> Task to carry out
Reproduce precisely the lines of the listing below, starting with the line that contains "bass_shell();" and stopping after the line that contains "obj.parent = None"; include nothing else.

> Scripts that build objects
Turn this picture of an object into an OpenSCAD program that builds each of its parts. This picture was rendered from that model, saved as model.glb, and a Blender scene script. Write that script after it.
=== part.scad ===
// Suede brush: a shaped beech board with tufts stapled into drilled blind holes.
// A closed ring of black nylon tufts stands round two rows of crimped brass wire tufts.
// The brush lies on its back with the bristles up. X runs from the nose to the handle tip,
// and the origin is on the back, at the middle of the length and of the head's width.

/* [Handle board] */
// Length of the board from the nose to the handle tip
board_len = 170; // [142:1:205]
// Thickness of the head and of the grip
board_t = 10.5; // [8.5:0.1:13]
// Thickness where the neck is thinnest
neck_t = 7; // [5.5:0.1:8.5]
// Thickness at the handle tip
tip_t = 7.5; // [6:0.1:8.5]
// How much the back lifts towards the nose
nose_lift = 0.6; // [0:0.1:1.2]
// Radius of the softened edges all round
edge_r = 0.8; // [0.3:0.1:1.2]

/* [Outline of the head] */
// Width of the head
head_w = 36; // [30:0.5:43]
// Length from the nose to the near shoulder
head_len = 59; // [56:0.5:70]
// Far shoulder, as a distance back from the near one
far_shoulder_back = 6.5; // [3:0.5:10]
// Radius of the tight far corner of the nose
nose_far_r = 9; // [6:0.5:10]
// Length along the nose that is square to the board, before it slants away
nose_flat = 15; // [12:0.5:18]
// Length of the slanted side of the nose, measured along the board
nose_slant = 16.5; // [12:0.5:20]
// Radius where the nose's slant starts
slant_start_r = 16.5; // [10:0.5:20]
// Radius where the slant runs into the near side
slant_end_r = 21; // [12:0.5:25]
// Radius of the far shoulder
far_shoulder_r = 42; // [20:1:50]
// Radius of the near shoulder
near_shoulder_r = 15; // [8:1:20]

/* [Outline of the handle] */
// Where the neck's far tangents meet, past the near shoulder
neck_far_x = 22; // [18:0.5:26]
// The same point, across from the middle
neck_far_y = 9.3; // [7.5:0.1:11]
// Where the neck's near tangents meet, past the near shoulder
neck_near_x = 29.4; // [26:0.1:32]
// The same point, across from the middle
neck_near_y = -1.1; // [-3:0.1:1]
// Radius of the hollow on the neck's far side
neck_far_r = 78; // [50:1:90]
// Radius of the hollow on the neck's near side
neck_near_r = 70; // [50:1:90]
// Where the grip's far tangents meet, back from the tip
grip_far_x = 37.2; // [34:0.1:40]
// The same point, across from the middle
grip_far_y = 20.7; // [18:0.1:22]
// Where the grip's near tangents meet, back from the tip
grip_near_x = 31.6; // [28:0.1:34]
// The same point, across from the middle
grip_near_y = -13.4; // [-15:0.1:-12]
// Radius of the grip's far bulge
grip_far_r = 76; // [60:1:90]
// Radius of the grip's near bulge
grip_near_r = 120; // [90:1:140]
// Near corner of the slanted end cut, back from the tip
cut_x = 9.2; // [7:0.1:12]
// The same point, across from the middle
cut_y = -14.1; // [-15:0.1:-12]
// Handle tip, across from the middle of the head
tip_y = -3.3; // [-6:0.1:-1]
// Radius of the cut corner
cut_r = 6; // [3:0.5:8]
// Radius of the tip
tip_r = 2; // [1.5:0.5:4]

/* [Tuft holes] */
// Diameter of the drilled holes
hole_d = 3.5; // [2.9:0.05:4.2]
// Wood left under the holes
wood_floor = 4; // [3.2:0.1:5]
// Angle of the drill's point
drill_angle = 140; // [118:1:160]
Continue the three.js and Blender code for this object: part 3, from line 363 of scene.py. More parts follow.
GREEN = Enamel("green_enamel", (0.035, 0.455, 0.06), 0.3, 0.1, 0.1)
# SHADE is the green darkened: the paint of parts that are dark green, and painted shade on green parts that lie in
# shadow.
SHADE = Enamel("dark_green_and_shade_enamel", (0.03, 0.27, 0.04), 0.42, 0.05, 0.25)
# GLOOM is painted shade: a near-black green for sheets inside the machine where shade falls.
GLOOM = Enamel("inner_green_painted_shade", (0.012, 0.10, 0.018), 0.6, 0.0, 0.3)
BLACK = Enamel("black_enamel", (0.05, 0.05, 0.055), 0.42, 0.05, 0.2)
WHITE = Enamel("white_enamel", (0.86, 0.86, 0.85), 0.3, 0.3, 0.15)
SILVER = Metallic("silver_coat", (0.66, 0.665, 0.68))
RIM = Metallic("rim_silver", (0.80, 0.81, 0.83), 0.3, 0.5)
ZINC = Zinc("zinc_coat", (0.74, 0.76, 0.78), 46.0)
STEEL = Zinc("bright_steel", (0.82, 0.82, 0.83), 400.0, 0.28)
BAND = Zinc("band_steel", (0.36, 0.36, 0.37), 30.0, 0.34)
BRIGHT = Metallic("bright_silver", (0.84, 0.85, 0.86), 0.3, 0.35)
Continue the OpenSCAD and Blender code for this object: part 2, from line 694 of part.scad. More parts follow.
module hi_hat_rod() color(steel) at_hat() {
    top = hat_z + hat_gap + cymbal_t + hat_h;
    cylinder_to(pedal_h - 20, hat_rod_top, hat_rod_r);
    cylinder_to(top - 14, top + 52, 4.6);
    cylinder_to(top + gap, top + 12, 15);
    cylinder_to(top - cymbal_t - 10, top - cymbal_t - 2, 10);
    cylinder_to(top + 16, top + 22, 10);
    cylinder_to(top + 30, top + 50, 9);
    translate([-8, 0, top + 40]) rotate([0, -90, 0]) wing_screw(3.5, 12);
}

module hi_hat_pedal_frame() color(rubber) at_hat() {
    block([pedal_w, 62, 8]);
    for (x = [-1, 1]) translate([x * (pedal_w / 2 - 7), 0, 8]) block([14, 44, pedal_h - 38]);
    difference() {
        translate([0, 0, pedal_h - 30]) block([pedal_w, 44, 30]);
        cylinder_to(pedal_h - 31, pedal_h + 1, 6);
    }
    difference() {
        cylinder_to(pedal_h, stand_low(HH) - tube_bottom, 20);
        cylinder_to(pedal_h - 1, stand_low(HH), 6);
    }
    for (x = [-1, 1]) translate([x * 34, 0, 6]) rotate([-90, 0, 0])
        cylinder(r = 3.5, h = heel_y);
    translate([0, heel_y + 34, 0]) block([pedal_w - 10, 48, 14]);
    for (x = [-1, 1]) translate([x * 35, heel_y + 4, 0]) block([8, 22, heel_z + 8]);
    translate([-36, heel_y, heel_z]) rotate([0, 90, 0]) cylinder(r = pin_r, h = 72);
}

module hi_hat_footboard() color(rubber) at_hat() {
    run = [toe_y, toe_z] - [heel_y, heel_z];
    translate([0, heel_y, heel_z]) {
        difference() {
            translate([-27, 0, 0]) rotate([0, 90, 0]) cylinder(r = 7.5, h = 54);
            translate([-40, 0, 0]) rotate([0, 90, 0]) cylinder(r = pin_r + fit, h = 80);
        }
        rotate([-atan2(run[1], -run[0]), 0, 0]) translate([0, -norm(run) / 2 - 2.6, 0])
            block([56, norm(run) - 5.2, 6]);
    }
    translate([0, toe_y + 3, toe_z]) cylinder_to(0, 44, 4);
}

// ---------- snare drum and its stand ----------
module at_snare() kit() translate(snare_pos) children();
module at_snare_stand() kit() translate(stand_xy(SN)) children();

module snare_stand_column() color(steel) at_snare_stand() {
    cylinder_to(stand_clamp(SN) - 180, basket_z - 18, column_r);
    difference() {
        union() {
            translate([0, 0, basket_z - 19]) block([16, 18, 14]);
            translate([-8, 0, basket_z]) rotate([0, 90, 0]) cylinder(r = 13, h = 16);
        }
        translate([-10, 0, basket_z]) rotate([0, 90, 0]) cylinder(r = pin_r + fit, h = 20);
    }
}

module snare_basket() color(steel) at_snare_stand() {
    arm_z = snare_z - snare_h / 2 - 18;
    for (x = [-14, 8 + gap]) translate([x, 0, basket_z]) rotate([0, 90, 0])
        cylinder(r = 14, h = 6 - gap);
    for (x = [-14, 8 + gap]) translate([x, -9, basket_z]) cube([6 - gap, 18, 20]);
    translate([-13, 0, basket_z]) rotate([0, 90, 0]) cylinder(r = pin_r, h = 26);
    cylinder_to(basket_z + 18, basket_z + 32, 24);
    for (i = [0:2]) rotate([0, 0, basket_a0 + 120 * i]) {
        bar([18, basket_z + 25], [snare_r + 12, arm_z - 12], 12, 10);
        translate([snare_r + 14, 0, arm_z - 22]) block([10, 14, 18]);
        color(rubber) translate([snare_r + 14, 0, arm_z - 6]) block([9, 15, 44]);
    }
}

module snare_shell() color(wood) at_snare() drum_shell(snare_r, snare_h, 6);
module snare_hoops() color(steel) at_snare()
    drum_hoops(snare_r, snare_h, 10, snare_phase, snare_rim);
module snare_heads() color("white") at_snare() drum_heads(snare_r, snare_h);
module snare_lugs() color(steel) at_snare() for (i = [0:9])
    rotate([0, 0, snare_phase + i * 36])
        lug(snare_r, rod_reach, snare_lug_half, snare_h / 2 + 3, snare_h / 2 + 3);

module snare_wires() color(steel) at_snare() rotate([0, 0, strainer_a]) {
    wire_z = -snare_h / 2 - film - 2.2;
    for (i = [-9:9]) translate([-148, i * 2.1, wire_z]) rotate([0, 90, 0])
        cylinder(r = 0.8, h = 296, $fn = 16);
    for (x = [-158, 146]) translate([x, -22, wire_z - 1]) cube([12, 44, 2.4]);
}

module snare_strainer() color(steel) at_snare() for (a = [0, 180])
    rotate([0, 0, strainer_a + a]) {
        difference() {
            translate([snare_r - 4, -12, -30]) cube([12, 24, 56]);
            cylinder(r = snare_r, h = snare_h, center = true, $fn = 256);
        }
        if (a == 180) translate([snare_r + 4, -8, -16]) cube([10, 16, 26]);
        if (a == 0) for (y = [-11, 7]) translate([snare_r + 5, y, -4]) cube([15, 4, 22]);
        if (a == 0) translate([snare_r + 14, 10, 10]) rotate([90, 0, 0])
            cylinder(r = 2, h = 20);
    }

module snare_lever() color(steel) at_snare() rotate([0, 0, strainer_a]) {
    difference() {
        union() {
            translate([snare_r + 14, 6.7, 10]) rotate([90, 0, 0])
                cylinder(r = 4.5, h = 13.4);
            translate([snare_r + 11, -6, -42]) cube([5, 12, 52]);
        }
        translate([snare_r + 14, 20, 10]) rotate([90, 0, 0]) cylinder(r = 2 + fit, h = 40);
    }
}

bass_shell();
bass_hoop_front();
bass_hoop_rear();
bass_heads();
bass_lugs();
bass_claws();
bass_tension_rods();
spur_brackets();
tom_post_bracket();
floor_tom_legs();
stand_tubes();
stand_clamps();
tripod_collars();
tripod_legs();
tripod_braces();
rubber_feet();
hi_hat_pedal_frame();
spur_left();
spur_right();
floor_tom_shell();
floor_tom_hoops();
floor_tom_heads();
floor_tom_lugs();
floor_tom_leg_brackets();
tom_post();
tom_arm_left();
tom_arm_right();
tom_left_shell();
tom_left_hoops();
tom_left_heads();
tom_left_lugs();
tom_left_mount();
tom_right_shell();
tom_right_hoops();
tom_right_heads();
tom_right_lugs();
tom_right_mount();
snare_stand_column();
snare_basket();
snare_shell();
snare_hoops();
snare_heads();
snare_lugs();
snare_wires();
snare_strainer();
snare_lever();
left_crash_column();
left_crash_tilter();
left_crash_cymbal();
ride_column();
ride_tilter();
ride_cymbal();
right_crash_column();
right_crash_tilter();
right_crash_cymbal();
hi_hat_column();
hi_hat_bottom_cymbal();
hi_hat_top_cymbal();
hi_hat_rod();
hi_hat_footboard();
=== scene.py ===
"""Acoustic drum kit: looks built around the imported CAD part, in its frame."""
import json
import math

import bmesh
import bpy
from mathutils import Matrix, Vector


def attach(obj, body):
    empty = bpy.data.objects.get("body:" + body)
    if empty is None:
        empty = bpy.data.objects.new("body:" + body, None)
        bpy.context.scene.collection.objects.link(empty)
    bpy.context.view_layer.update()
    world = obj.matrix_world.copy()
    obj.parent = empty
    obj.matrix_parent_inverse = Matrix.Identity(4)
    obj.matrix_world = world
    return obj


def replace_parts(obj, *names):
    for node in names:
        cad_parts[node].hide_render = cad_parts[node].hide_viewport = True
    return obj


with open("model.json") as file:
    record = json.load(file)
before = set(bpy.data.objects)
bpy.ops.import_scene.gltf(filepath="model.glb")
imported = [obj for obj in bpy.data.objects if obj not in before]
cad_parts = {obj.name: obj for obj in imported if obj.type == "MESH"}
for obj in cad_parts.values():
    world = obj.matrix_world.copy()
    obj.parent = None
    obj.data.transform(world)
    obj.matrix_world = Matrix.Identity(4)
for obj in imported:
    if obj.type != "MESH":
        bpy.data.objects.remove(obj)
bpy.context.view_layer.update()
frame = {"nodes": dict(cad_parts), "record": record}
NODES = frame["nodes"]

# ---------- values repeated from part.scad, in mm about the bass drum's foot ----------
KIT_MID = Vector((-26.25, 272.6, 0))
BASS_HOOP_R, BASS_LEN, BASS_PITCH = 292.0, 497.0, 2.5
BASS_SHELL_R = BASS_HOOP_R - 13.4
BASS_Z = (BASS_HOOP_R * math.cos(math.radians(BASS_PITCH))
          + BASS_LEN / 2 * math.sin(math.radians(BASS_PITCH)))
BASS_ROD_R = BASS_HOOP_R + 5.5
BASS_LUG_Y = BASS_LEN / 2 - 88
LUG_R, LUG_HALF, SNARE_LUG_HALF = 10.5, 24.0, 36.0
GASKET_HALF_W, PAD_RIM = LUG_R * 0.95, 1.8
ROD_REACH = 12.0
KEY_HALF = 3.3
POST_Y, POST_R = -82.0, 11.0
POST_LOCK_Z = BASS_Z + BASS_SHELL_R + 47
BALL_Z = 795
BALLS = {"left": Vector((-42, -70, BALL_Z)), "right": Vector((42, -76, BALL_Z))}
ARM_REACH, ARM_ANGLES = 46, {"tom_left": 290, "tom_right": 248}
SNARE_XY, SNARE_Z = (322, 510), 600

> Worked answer
bass_shell();
bass_hoop_front();
bass_hoop_rear();
bass_heads();
bass_lugs();
bass_claws();
bass_tension_rods();
spur_brackets();
tom_post_bracket();
floor_tom_legs();
stand_tubes();
stand_clamps();
tripod_collars();
tripod_legs();
tripod_braces();
rubber_feet();
hi_hat_pedal_frame();
spur_left();
spur_right();
floor_tom_shell();
floor_tom_hoops();
floor_tom_heads();
floor_tom_lugs();
floor_tom_leg_brackets();
tom_post();
tom_arm_left();
tom_arm_right();
tom_left_shell();
tom_left_hoops();
tom_left_heads();
tom_left_lugs();
tom_left_mount();
tom_right_shell();
tom_right_hoops();
tom_right_heads();
tom_right_lugs();
tom_right_mount();
snare_stand_column();
snare_basket();
snare_shell();
snare_hoops();
snare_heads();
snare_lugs();
snare_wires();
snare_strainer();
snare_lever();
left_crash_column();
left_crash_tilter();
left_crash_cymbal();
ride_column();
ride_tilter();
ride_cymbal();
right_crash_column();
right_crash_tilter();
right_crash_cymbal();
hi_hat_column();
hi_hat_bottom_cymbal();
hi_hat_top_cymbal();
hi_hat_rod();
hi_hat_footboard();
=== scene.py ===
"""Acoustic drum kit: looks built around the imported CAD part, in its frame."""
import json
import math

import bmesh
import bpy
from mathutils import Matrix, Vector


def attach(obj, body):
    empty = bpy.data.objects.get("body:" + body)
    if empty is None:
        empty = bpy.data.objects.new("body:" + body, None)
        bpy.context.scene.collection.objects.link(empty)
    bpy.context.view_layer.update()
    world = obj.matrix_world.copy()
    obj.parent = empty
    obj.matrix_parent_inverse = Matrix.Identity(4)
    obj.matrix_world = world
    return obj


def replace_parts(obj, *names):
    for node in names:
        cad_parts[node].hide_render = cad_parts[node].hide_viewport = True
    return obj


with open("model.json") as file:
    record = json.load(file)
before = set(bpy.data.objects)
bpy.ops.import_scene.gltf(filepath="model.glb")
imported = [obj for obj in bpy.data.objects if obj not in before]
cad_parts = {obj.name: obj for obj in imported if obj.type == "MESH"}
for obj in cad_parts.values():
    world = obj.matrix_world.copy()
    obj.parent = None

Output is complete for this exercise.